In my last post I mentioned that I was going to weigh myself on Tuesday and that I was going to start my weekly weigh-ins again until I reach my goal.
I wasn't lying, I had every intention of weighing myself on Tuesday.
But then Tuesday came and I was.......scared!!! I was scared to step on that stupid thing and post my weight here again and it felt like a big. huge. deal.
Silly me :) Sometimes that side of me still takes over, I
So, because I really do want to get moving again I just stepped on the scale this morning. For some reason just doing that one little thing makes me feel more powerful.
When I do not weigh in it is because I am worried, nervous, doubtful, anxious, scared, etc., etc., etc.
So just the act of stepping on the scale is like taking back some of the control.
Whether the number is a good one - you know what I mean :) - or a bad one, I have faced it and I am not just wondering. For me it is always a step forward.

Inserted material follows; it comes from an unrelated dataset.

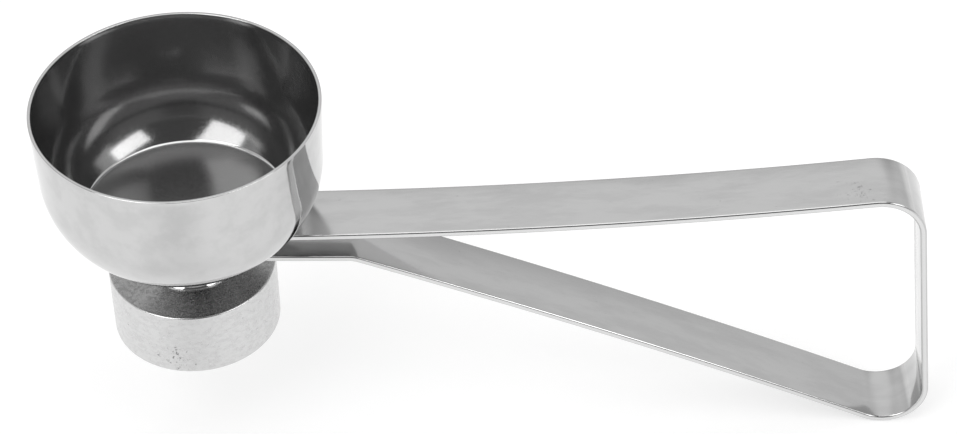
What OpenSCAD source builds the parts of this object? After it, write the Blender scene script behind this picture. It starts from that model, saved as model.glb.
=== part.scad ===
// Egg topper with a sprung loop handle.
// A big bell, mouth up, is riveted on the end of the upper arm of the handle.
// A small bell, mouth down, is carried by a stud on the end of the lower arm.
// The handle is one flat spring strip, bent into a narrow triangle.
// Squeezing the arms brings the striker rivet down on the head of the stud.
// Millimetres, +Z up. The origin is the middle of the small bell's mouth.
// +X runs from the bells to the handle's far end.

/* [Big bell] */
// Outer radius at the mouth
big_rim_r = 25.6; // [24:0.1:28]
// How much narrower the outer radius is at the shoulder
big_taper = 0.4; // [0.05:0.01:0.8]
// Height from the seat on the arm to the mouth
big_height = 26.15; // [23:0.05:32]
// Depth of the near straight part below the mouth
big_straight = 12.7; // [9:0.1:16]
// Radius of the floor, up to its corner
big_floor_r = 18.5; // [16:0.1:20]
// Radius of the outer corner round the floor
big_corner_r = 1.5; // [1:0.1:4]
// Wall thickness
big_wall = 0.6; // [0.5:0.05:1]
// Radius of the flat seat under the floor
big_seat_r = 7.5; // [6:0.1:9]
// Lift of the floor's edge above that seat
big_crown = 0.2; // [0.15:0.01:0.4]

/* [Small bell] */
// Outer radius
small_r = 15.35; // [14:0.05:18]
// Height from the mouth to the flat top
small_height = 13.5; // [11:0.1:18]
// Wall thickness of the side
small_wall = 0.8; // [0.6:0.05:1.5]
// Thickness of the flat top
small_top = 1; // [0.8:0.05:2]
// Chamfer round the edge of the flat top
small_edge = 0.35; // [0.1:0.05:0.6]
// Fillet inside, between the side and the top
small_inner_r = 1.2; // [0.6:0.1:2]

/* [Neck of the small bell] */
// Radius of the collar on the bell's top
collar_r = 8.1; // [6:0.1:10]
// Thickness of the collar
collar_t = 0.8; // [0.8:0.05:2]
// Chamfer round the collar's top
collar_edge = 0.6; // [0.2:0.05:0.7]
// Radius of the spacer sleeve between the collar and the lower arm
sleeve_r = 2.2; // [2:0.05:5.8]
// Length of the spacer sleeve
sleeve_h = 4.5; // [3:0.1:6]
// Radius of the stud
stud_r = 1.4; // [1:0.05:1.7]
// Radius of the stud's head, on the lower arm
stud_head_r = 3.4; // [2.8:0.1:4.5]
// Height of that head
stud_head_h = 0.6; // [0.4:0.05:1]
// Radius of the stud's riveted end, inside the bell
stud_end_r = 3; // [2.6:0.1:3.6]
// Height of that end
stud_end_h = 0.9; // [0.5:0.05:1.2]
// Radius of the washer inside the bell
washer_r = 4.5; // [3.8:0.1:6]
// Thickness of that washer
washer_t = 0.6; // [0.4:0.05:1]

/* [Striker rivet] */
// Radius of the rivet's shank
rivet_r = 1.5; // [1.2:0.05:2]
// Radius of its head in the big bell
rivet_top_r = 2; // [1.8:0.05:3]
// Height of the head in the big bell
rivet_top_h = 0.4; // [0.3:0.05:1]
// Radius of the striking head, under the upper arm
striker_r = 3.4; // [2.8:0.1:4.5]
// Height of the striking head
striker_h = 0.6; // [0.4:0.05:1]

/* [Spring handle] */
// Width of the strip
strip_w = 12.2; // [10:0.1:16]
// Thickness of the strip
strip_t = 1.2; // [0.9:0.05:1.4]
// Open space between the two arms at the bells
arm_gap = 3.75; // [3:0.05:6]
// Reach of the upper arm's flat end past the bells' axis
upper_flat = 8; // [7.6:0.1:10]
// Radius of the slight knee at the bell
knee_r = 300; // [200:10:500]
// Angle of that knee, in degrees
knee_angle = 0.9; // [0.4:0.05:1.5]
// Length of the upper arm's curve, from the knee to the top bend
upper_length = 110.5; // [90:0.5:130]
// Radius of the upper arm's curve
upper_curve_r = 980; // [800:10:1400]
// Outer radius of the top bend
top_bend_r = 8.6; // [6:0.1:12]
// Lean of the back, in degrees from upright
back_lean = 5.94; // [2:0.1:9]
// Outer radius of the bottom bend
bottom_bend_r = 8.2; // [6:0.1:12]
// Reach of the lower arm's flat end past the bells' axis
lower_flat = 29.1; // [20:0.1:36]
// Radius of the bend at the end of that flat, on its middle line
lower_bend_r = 5; // [4:0.5:18]
// Slope of the lower arm after that bend, in degrees
lower_slope = 21.5; // [18:0.1:24]
// How much steeper the lower arm is at the bottom bend, in degrees
lower_bow = 4.1; // [2:0.1:7]

/* [Fits] */
// Radial clearance of the rivet and the stud in their holes
hole_clear = 0.05; // [0.03:0.01:0.1]
// Space left across each bend where the strip flexes
flex_gap = 0.1; // [0.06:0.01:0.2]
// Chamfer on the edges of heads, sleeve and washer
small_chamfer = 0.2; // [0.1:0.05:0.3]

/* [Hidden] */
$fn = 96;
half_w = strip_w / 2;
half_t = strip_t / 2;
far = 400;

// Levels on the bells' axis, from the small bell's mouth upwards
collar_z = small_height;
sleeve_z = collar_z + collar_t;
lower_z = sleeve_z + sleeve_h;
lower_top_z = lower_z + strip_t;
upper_z = lower_top_z + arm_gap;
seat_z = upper_z + strip_t;
floor_z = seat_z + big_wall;
rim_z = seat_z + big_height;
washer_z = small_height - small_top - washer_t;

// A state on the strip's middle line is [x, z, heading]
function wrap_r(length, turn) = length / (turn * PI / 180);
function go(p, length, turn) =
    turn == 0
    ? [p[0] + length * cos(p[2]), p[1] + length * sin(p[2]), p[2]]
    : [p[0] + wrap_r(length, turn) * (sin(p[2] + turn) - sin(p[2])),
       p[1] - wrap_r(length, turn) * (cos(p[2] + turn) - cos(p[2])),
       p[2] + turn];
function run(p, length, turn, n) = [for (i = [0 : n]) go(p, length * i / n, turn * i / n)];
function arc_length(r, turn) = r * abs(turn) * PI / 180;

// Headings along the strip, going out on the upper arm and back on the lower one
top_mid_r = top_bend_r - half_t;
bottom_mid_r = bottom_bend_r - half_t;
upper_turn = upper_length / upper_curve_r * 180 / PI;
arm_heading = knee_angle + upper_turn;
back_heading = back_lean - 90;
low_heading = -180 - lower_slope - lower_bow;
top_turn = back_heading - arm_heading;
bottom_turn = low_heading - back_heading;

// Upper arm, from its rounded end to the top bend
u0 = [-half_w, upper_z + half_t, 0];
u1 = go(u0, half_w + upper_flat, 0);
u2 = go(u1, arc_length(knee_r, knee_angle), knee_angle);
u3 = go(u2, upper_length, upper_turn);
top_arc = arc_length(top_mid_r, top_turn);
u4 = go(u3, top_arc, top_turn);

// Lower arm, from its rounded end to the bottom bend
v0 = [-half_w, lower_z + half_t, 0];
v1 = go(v0, half_w + lower_flat, 0);
v2 = go(v1, arc_length(lower_bend_r, lower_slope), -lower_slope);

// The back and the lower arm are as long as it takes for the strip to close
back_dir = [cos(back_heading), sin(back_heading)];
bend_step = go([0, 0, back_heading], arc_length(bottom_mid_r, bottom_turn), bottom_turn);
low_step = go([0, 0, -lower_slope], 1, -lower_bow);
miss_x = v2[0] - u4[0] - bend_step[0];
miss_z = v2[1] - u4[1] - bend_step[1];
cross_d = low_step[0] * back_dir[1] - low_step[1] * back_dir[0];
back_length = (low_step[0] * miss_z - low_step[1] * miss_x) / cross_d;
low_length = (back_dir[0] * miss_z - back_dir[1] * miss_x) / cross_d;
v3 = go(v2, low_length, -lower_bow);
u5 = go(u4, back_length, 0);
bottom_arc = arc_length(bottom_mid_r, bottom_turn);

// The strip flexes in the middle of each bend, where these two axes lie
flex_top = go(u3, top_arc / 2, top_turn / 2);
flex_bottom = go(u5, bottom_arc / 2, bottom_turn / 2);
top_half = (top_arc - flex_gap) / 2;
top_half_turn = top_turn * top_half / top_arc;
bottom_half = (bottom_arc - flex_gap) / 2;
bottom_half_turn = bottom_turn * bottom_half / bottom_arc;
top_restart = go(u3, top_arc - top_half, top_turn - top_half_turn);

// The big bell's side is one arc, tangent to the straight part and to the floor's corner
side_r = big_rim_r - big_taper;
side_z = rim_z - big_straight;
corner_z = seat_z + big_crown + big_corner_r;
side_in = side_r - big_floor_r;
side_down = side_z - corner_z;
big_side_r = (pow(side_in, 2) + pow(side_down, 2) - pow(big_corner_r, 2))
    / (2 * (side_in - big_corner_r));
side_mid = side_r - big_side_r;
corner_angle = asin(side_down / (big_side_r - big_corner_r));

// Outer line of the bell, or its inner line when inset by the wall
function bell_line(inset) = concat(
    [[big_rim_r - inset, rim_z]],
    [for (i = [0 : 12]) let (a = corner_angle * i / 12)
        [side_mid + (big_side_r - inset) * cos(a), side_z - (big_side_r - inset) * sin(a)]],
    [for (i = [1 : 10]) let (a = corner_angle + (90 - corner_angle) * i / 10)
        [big_floor_r + max(big_corner_r - inset, 0.1) * cos(a),
         corner_z - max(big_corner_r - inset, 0.1) * sin(a)]],
    [[big_seat_r, seat_z + inset]]);
function flip(list) = [for (i = [len(list) - 1 : -1 : 0]) list[i]];

// A turned disc with both outer edges chamfered, and a hole unless hole is 0
module disc(r, h, z, hole = 0) {
    c = min(small_chamfer, h / 3);
    translate([0, 0, z])
        rotate_extrude()
            polygon([[hole, 0], [r - c, 0], [r, c], [r, h - c], [r - c, h], [hole, h]]);
}

// A length of the strip along a list of states on its middle line
module strip(states) {
    left = [for (s = states) [s[0] - half_t * sin(s[2]), s[1] + half_t * cos(s[2])]];
    right = [for (s = states) [s[0] + half_t * sin(s[2]), s[1] - half_t * cos(s[2])]];
    rotate([90, 0, 0])
        linear_extrude(height = strip_w, center = true)
            polygon(concat(left, flip(right)));
}

// Plan of an arm, with its end rounded about the bells' axis
module arm_plan() {
    translate([0, 0, -far / 2])
        linear_extrude(height = far) {
            circle(r = half_w);
            translate([0, -half_w])
                square([far, strip_w]);
        }
}

module big_bell() {
    color([0.78, 0.79, 0.80])
        rotate_extrude()
            polygon(concat(
                bell_line(0),
                [[rivet_r + hole_clear, seat_z]],
                [[rivet_r + hole_clear, floor_z]],
                flip(bell_line(big_wall))));
}

module small_bell() {
    inner = small_r - small_wall;
    roof = small_height - small_top;
    color([0.74, 0.75, 0.76])
        rotate_extrude()
            polygon(concat(
                [[inner, 0], [small_r, 0]],
                [[small_r, small_height - small_edge]],
                [[small_r - small_edge, small_height]],
                [[stud_r + hole_clear, small_height]],
                [[stud_r + hole_clear, roof]],
                [for (i = [0 : 6]) let (a = 90 - 90 * i / 6)
                    [inner - small_inner_r + small_inner_r * cos(a),
                     roof - small_inner_r + small_inner_r * sin(a)]]));
}

module upper_arm() {
    color([0.76, 0.77, 0.78])
        difference() {
            intersection() {
                strip(concat(
                    [u0],
                    run(u1, arc_length(knee_r, knee_angle), knee_angle, 3),
                    run(u2, upper_length, upper_turn, 18),
                    run(u3, top_half, top_half_turn, 8)));
                arm_plan();
            }
            translate([0, 0, upper_z - strip_t])
                cylinder(r = rivet_r + hole_clear, h = 3 * strip_t);
        }
}

module back_bow() {
    color([0.76, 0.77, 0.78])
        strip(concat(
            run(top_restart, top_half, top_half_turn, 8),
            run(u5, bottom_half, bottom_half_turn, 8)));
}

module lower_arm() {
    color([0.76, 0.77, 0.78])
        difference() {
            intersection() {
                strip(concat(
                    [v0],
                    run(v1, arc_length(lower_bend_r, lower_slope), -lower_slope, 8),
                    run(v2, low_length, -lower_bow, 16),
                    run(v3, bottom_half, -bottom_half_turn, 8)));
                arm_plan();
            }
            translate([0, 0, lower_z - strip_t])
                cylinder(r = stud_r + hole_clear, h = 3 * strip_t);
        }
}

// Shank, low head in the bell and flat striking head under the arm
module striker_rivet() {
    color([0.70, 0.71, 0.72]) {
        translate([0, 0, upper_z - striker_h / 2])
            cylinder(r = rivet_r, h = striker_h / 2 + strip_t + big_wall + rivet_top_h / 2);
        disc(striker_r, striker_h, upper_z - striker_h);
        disc(rivet_top_r, rivet_top_h, floor_z);
    }
}

// Shank from the head on the lower arm to the riveted end in the bell
module anvil_stud() {
    color([0.70, 0.71, 0.72]) {
        translate([0, 0, washer_z - stud_end_h / 2])
            cylinder(r = stud_r, h = lower_top_z + stud_head_h / 2 - washer_z + stud_end_h / 2);
        disc(stud_head_r, stud_head_h, lower_top_z);
        disc(stud_end_r, stud_end_h, washer_z - stud_end_h);
    }
}

module spacer_sleeve() {
    color([0.72, 0.73, 0.74])
        disc(sleeve_r, sleeve_h, sleeve_z, stud_r + hole_clear);
}

module bell_collar() {
    hole = stud_r + hole_clear;
    color([0.80, 0.81, 0.82])
        translate([0, 0, collar_z])
            rotate_extrude()
                polygon([[hole, 0], [collar_r, 0], [collar_r, collar_t - collar_edge],
                    [collar_r - collar_edge, collar_t], [hole, collar_t]]);
}

module inner_washer() {
    color([0.72, 0.73, 0.74])
        disc(washer_r, washer_t, washer_z, stud_r + hole_clear);
}

big_bell();
small_bell();
upper_arm();
back_bow();
lower_arm();
striker_rivet();
anvil_stud();
spacer_sleeve();
bell_collar();
inner_washer();
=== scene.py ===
"""An egg topper in polished stainless steel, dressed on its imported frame.

Two bells stand back to back on the ends of a bent spring strip. A rivet holds the big bell on
the upper arm, and a stud holds the small bell under the lower arm. The visible pieces follow the
sizes of the solids. Everything is in metres, in the frame's own axes: +Z up the bells' axis from
the small bell's mouth, +X out along the handle.
"""

import math

import bpy
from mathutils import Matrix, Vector


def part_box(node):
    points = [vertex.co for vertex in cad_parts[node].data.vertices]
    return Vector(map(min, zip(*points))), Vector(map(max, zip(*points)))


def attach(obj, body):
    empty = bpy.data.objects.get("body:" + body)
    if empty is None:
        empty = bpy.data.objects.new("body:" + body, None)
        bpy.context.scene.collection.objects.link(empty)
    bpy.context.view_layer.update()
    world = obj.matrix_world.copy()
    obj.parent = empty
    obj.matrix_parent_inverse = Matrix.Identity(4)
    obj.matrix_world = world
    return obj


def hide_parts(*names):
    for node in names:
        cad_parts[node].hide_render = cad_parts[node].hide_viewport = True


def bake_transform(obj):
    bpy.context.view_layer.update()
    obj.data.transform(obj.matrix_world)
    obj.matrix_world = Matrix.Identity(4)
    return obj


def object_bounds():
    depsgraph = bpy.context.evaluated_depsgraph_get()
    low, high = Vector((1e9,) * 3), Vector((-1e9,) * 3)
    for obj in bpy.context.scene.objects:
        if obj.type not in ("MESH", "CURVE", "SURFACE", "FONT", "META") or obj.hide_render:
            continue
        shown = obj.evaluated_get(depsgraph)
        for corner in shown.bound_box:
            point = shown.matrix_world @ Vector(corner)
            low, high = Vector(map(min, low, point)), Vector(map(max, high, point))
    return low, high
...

So, needless to say, I am happy I did it.
Now I feel like I am aware, and I have a new start, and I am ready to move again!
I am up about 2 lbs. from my absolute lowest (my crazy head had me convinced it was more like 15 lbs.)
My official weight this morning is 148.52 lbs.
Tuesday I will post my weight on my chart and I am not letting my fear stop me.
You know if this journey wasn't so consuming and frustrating it would really be quite fascinating. I am figuring out so much about myself and I am actually amazed sometimes with the things I learn.